I have joined the Xerces Developer mailing list and will use this for open discussion to gather suggestions for my project and to find solutions to any problems I encounter. In addition, I will report to my mentor every other day. I am also learning how to use the issue-tracking system (JIRA) to track and follow relevant issues. Most importantly, of course, I will do my best to evaluate and incorporate any suggestions from the feedback into my project.

About Me

Hi, my name is Richard. I’m currently studying a Masters in Information Technology at Monash University in Australia. I have two Bachelor degrees, one in IT and another one in Arts focusing on Philosophy and Cognitive Psychology. I’m also (slowly) learning Korean and Chinese in my spare time.

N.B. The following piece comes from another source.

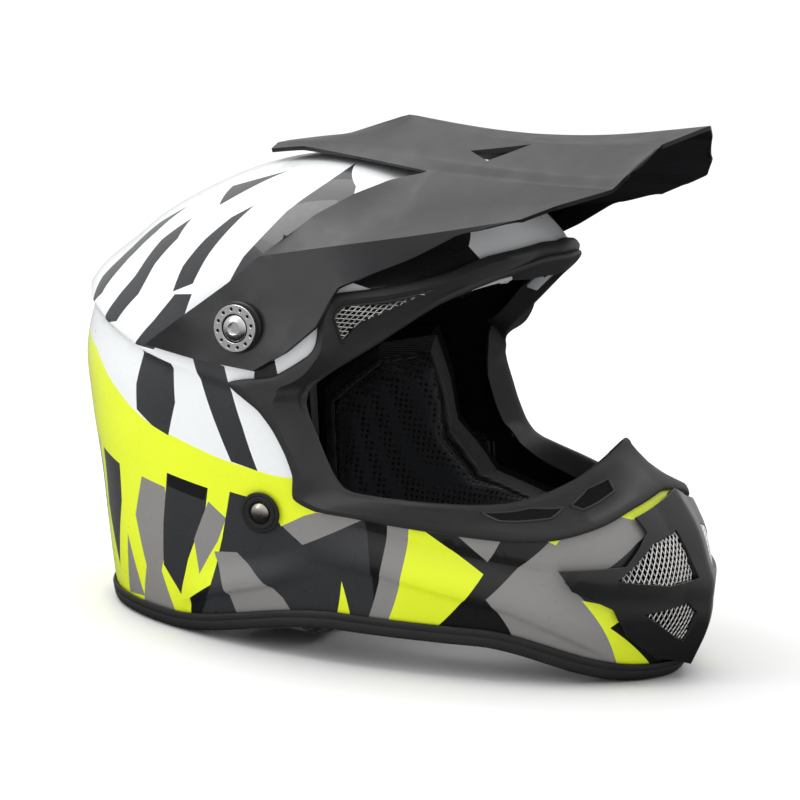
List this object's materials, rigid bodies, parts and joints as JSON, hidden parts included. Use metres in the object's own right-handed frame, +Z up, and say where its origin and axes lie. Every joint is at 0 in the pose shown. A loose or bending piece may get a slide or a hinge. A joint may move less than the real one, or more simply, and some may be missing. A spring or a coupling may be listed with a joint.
{
  "type": "motocross helmet",
  "caption": "Full-face off-road helmet with an adjustable peak, open eyeport, vented chin bar, removable-style pads and a double D-ring chin strap.",
  "frame": {"origin": "centre of the bounding box in plan, on the plane that the lower edge rests on", "axes": "+Z up, -Y is the way the wearer faces, +X the wearer's left"},
  "size_m": [0.2664, 0.3616, 0.284],
  "materials": {
    "gloss_shell": "gloss lacquer over a white base with dark, grey and yellow graphics",
    "matte_black": "satin moulded",
    "gloss_black": "gloss",
    "black_rubber": "matte",
    "black_foam": "bead foam",
    "black_fabric": "air-mesh and webbing",
    "aluminium": "turned and clear-coated",
    "steel": "plated",
    "silver_mesh": "expanded mesh, silver",
    "grey_plastic": "satin moulded"
  },
  "bodies": {
    "helmet": {"outer_shell": "gloss_shell", "peak_insert_left": "steel", "peak_insert_right": "steel", "eyeport_surround": "matte_black", "brow_duct_left": "grey_plastic", "brow_duct_right": "grey_plastic", "chin_vent_cover": "gloss_black", "chin_vent_mesh_upper_left": "silver_mesh", "chin_vent_mesh_upper_right": "silver_mesh", "chin_vent_mesh_lower_left": "silver_mesh", "chin_vent_mesh_lower_right": "silver_mesh", "lower_edge_trim": "black_rubber", "impact_foam": "black_foam", "chin_bar_foam": "black_foam", "cheek_foam_left": "black_foam", "cheek_foam_right": "black_foam", "cheek_pad_left": "black_fabric", "cheek_pad_right": "black_fabric", "crown_liner": "black_fabric", "neck_roll": "black_fabric", "strap_rivet_left": "steel", "strap_rivet_right": "steel", "rivet_ring_left": "black_rubber", "rivet_ring_right": "black_rubber"},
    "peak": {"peak": "matte_black", "peak_washer_left": "black_rubber", "peak_washer_right": "black_rubber"},
    "screw_left": {"peak_screw_left": "aluminium"},
    "screw_right": {"peak_screw_right": "aluminium"},
    "strap_left": {"strap_hanger_left": "steel", "chin_strap_left": "black_fabric", "strap_pad_left": "black_fabric"},
    "strap_right": {"strap_hanger_right": "steel", "chin_strap_right": "black_fabric", "strap_pad_right": "black_fabric"},
    "ring_upper": {"d_ring_upper": "steel"},
    "ring_lower": {"d_ring_lower": "steel"}
  },
  "joints": [
    {"name": "peak_tilt", "type": "hinge", "parent": "helmet", "child": "peak", "pos_m": [0, 0.0339, 0.167], "axis": [1, 0, 0], "range_deg": [-6, 4]},
    {"name": "peak_screw_left_turn", "type": "hinge", "parent": "helmet", "child": "screw_left", "pos_m": [0.1296, 0.0339, 0.167], "axis": [1, 0, 0], "continuous": true},
    {"name": "peak_screw_right_turn", "type": "hinge", "parent": "helmet", "child": "screw_right", "pos_m": [-0.1296, 0.0339, 0.167], "axis": [-1, 0, 0], "continuous": true},
    {"name": "strap_left_swing", "type": "hinge", "parent": "helmet", "child": "strap_left", "pos_m": [0.12331, 0.01681, 0.0737], "axis": [0.9905, -0.0412, -0.1316], "range_deg": [-12, 12]},
    {"name": "strap_right_swing", "type": "hinge", "parent": "helmet", "child": "strap_right", "pos_m": [-0.12331, 0.01681, 0.0737], "axis": [-0.9905, -0.0412, -0.1316], "range_deg": [-12, 12]},
    {"name": "ring_upper_flip", "type": "hinge", "parent": "strap_left", "child": "ring_upper", "pos_m": [0.012, 0.0169, 0.0109], "axis": [0, 1, 0], "range_deg": [0, 140]},
    {"name": "ring_lower_flip", "type": "hinge", "parent": "strap_left", "child": "ring_lower", "pos_m": [0.012, 0.0169, 0.0071], "axis": [0, 1, 0], "range_deg": [-10, 0]}
  ]
}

Since I started learning other languages I’ve really begun to appreciate the usefulness of Unicode and I’ve been making all my own programs support it. One of my programs required me to use Unicode normalization to correctly process Korean input. I found this area fascinating and think that this project.

My studies are largely based on Java and I am currently studying web services so I am quite familiar with XML and DOM. While my knowledge of Xerces architecture is a little weak, I am attempting to address this by going through the design documents on the Xerces web site and by playing around with the source code.

I love to code and have been writing homebrew programs for a number of years. I use open source software wherever possible and think Google Summer of Code is a great idea. I would like to contribute code to something bigger and think that the Xerces project is a great match for me.